Wednesday, April 3, 2013

Product Naming and Domain Parking

So, you decided to name your company / product / app / website / brand etc? You've been told by everybody how important the name is, given a bunch of vague unhelpful advice of how it should be something memorable, strong, fashionable, short, expressive, awesome, modern, 'edgy', and many other adjectives found in the language? Aside from that you've given it a lot of thought and want it to be "you". Something unique, and related to you in some way. You sit and think about it day and night, right down names on walls because you ran out of paper around the house / office, it comes to you in a dream and in the morning you wonder what drinks you had or what did you have before falling asleep to come up with such horrible idea.

Anyway. The point is you put a lot of thought and effort and time into naming your precious. And YES finally! You got it! It's just right! Sunshine and joy, good mood, cheerful singing, the world is at your feet. You get your cup of coffee and go to godaddy.com, asmallorange.com, or any other hosting spot. You type in myPrecious.com and that smile is wiped off of your face - the name is taken. You say "fine. I'll try this one". Nope that's taken, too. You try .net .org, ... .tv! (you're desparate!) taken... taken. TAKEN! You wonder who has thought of that name that you love so much. You go check out the page and oh what a surprise it's not being used - it's parked. Pay somewhere between $500 and $1.500 or hey $25.000 and that domain will be yours. The other 40% says "hey, if you want this domain click here or contact derpderp@domainnamesiwant.derp." Eventually, you will come across a couple of websites that use a similar name as you had originally chosen for a really horribly "designed" page that actually has nothing to do with the word.

From this point you have a couple choices.

Look around you, pick an object, type in that, if it's not taken - hey it's all yours. Name your precious creation ForkOnAPlate or GlassOfMilk or laVase etc. To anybody who questions you tell them they are not artistic enough to comprehend (and in your mind say "you're not autistic enough to understand").

Or make up a name that means absolutely nothing just put in random letters or close your eyes and type something.

Or, open a dictionary, find a verb that you like, skip a letter or two, or misspell it in a fancy way, let your imagination loose. One of them should work.

Anyway, the point is it's hard enough to find a name, and it's even harder to find a domain name that's not parked or in a very rare case used by somebody else. So next time you make fun of product names or laugh at how they have nothing to do with the product / website / brand, understand that people just didn't want to spend unreasonable money on buying out a... name.
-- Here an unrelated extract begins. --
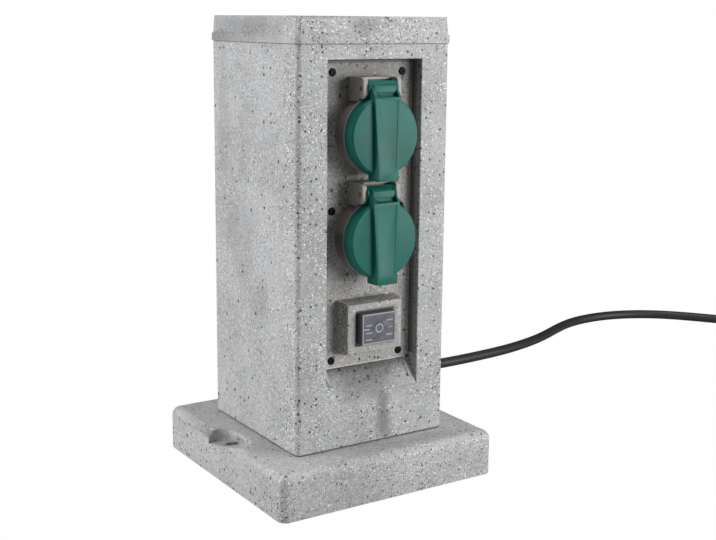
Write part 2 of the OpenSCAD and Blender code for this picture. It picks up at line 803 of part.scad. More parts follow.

It's really bad out there and nobody is doing anything about it. In my opinion parking should be illegal and monitored by hosting providers. But of course it brings in money to providers so why should they move a finger? The system works fine for them and brings in extra money. And why would they spend time and resources on something that's sort of profitable for them?

On the other hand, if there was a domain provider who would forbid domain parkings, it would probably get all the clients from all the other ones that don't. It would take just one to do that. They could even up their hosting prices - and balance out their no parking policy. Eventually all the other providers would end up with name parkers and no other business, bad reputation, and hopefully either go out of business or change their policy to no parking as well. Sure wouldn't happen overnight but hey would work and pay off eventually. And we would stop having ridiculous brand names and have less chaos, less headaches, less stress, sunshine and singing.

Where was I? Oh, yes. Perfect world. It could and should happen though. I think, a lot of people never give any thought to this problem until they come face to face with it. Then, as soon as they settle for other bad options they forget that there was a problem at all and don't want to so much as raise a finger and do something about it, talk about it, start a petition, raise awareness, or anything else that people do. But first step is realizing that there is a problem that needs solving. A problem that shouldn't have been there in the first place. I bet if somebody went out to all the stores bought out all the milk, and started selling it for $500 per carton or say to the highest bidder I bet people would not be too happy about it and not tolerate it. So ask yourselves why should domain parking be tolerated?